*Short exercise*.
From the listing below, copy only the lines running from the line that contains "Recreate this object" to the line that contains "HOLLOW_FACETS = 900", both included.

*Information shown*.
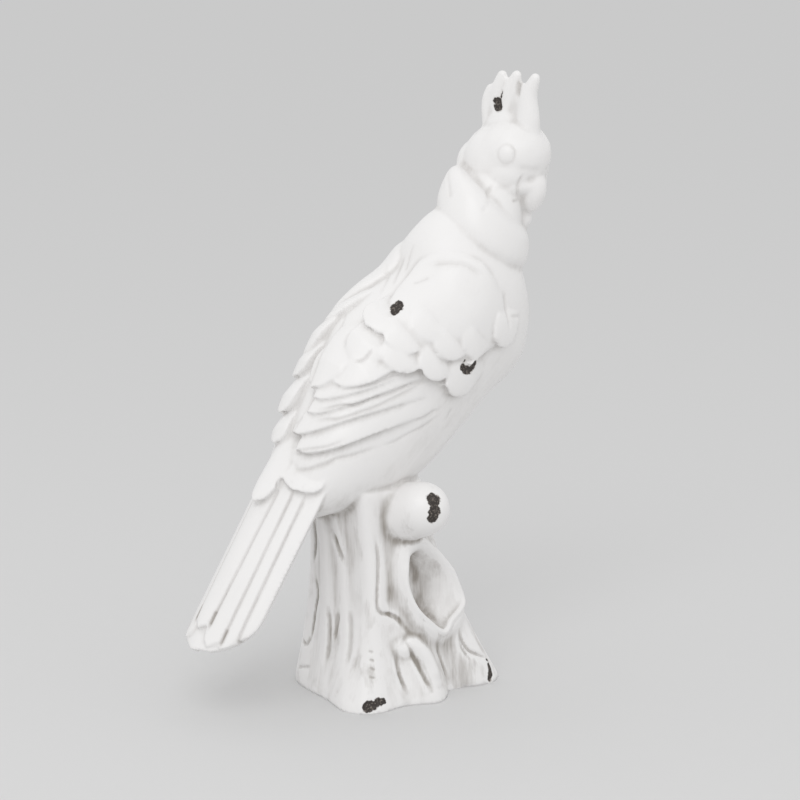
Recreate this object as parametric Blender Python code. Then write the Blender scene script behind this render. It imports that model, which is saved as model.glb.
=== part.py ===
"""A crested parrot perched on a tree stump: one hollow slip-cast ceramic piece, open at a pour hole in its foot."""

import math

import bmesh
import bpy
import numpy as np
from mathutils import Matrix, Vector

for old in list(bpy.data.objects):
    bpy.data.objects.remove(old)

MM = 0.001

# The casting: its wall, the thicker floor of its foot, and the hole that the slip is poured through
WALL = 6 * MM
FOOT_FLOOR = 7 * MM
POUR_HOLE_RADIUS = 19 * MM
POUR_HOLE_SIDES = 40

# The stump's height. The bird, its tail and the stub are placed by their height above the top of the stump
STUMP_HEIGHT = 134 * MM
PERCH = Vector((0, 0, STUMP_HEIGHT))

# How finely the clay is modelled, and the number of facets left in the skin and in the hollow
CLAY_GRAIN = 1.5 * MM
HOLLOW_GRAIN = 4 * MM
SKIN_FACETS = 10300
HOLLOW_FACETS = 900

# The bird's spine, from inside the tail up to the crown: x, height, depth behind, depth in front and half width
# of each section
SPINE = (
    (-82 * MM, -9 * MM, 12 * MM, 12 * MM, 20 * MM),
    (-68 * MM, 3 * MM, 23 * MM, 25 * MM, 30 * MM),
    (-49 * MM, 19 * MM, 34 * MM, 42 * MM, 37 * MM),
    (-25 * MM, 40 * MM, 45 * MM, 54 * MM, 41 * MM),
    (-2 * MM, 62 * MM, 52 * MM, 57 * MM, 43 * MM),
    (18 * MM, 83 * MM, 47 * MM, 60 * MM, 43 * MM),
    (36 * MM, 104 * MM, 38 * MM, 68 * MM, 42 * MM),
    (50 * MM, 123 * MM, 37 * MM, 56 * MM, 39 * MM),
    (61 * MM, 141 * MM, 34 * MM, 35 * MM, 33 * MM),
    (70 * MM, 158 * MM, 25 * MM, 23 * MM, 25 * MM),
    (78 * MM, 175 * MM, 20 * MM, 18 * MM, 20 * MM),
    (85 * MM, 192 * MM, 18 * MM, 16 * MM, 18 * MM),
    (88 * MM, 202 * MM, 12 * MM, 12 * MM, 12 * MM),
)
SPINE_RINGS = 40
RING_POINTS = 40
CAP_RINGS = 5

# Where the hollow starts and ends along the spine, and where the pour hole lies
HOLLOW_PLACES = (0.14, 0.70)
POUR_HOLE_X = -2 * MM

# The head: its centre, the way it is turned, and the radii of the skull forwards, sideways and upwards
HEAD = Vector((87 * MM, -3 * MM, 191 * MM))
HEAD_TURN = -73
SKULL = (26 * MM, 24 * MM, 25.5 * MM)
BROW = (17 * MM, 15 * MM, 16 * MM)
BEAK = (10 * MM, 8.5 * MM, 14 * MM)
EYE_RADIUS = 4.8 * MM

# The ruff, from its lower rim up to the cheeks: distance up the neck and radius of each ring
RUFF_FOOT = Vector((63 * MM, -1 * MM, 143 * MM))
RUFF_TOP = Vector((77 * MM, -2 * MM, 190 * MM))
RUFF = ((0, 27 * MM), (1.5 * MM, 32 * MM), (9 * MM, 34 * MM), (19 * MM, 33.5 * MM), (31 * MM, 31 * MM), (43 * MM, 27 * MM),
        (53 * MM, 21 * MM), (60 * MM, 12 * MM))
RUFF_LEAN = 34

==

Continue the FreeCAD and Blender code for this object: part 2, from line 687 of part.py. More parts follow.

*Written response*.
Recreate this object as parametric Blender Python code. Then write the Blender scene script behind this render. It imports that model, which is saved as model.glb.
=== part.py ===
"""A crested parrot perched on a tree stump: one hollow slip-cast ceramic piece, open at a pour hole in its foot."""

import math

import bmesh
import bpy
import numpy as np
from mathutils import Matrix, Vector

for old in list(bpy.data.objects):
    bpy.data.objects.remove(old)

MM = 0.001

# The casting: its wall, the thicker floor of its foot, and the hole that the slip is poured through
WALL = 6 * MM
FOOT_FLOOR = 7 * MM
POUR_HOLE_RADIUS = 19 * MM
POUR_HOLE_SIDES = 40

# The stump's height. The bird, its tail and the stub are placed by their height above the top of the stump
STUMP_HEIGHT = 134 * MM
PERCH = Vector((0, 0, STUMP_HEIGHT))

# How finely the clay is modelled, and the number of facets left in the skin and in the hollow
CLAY_GRAIN = 1.5 * MM
HOLLOW_GRAIN = 4 * MM
SKIN_FACETS = 10300
HOLLOW_FACETS = 900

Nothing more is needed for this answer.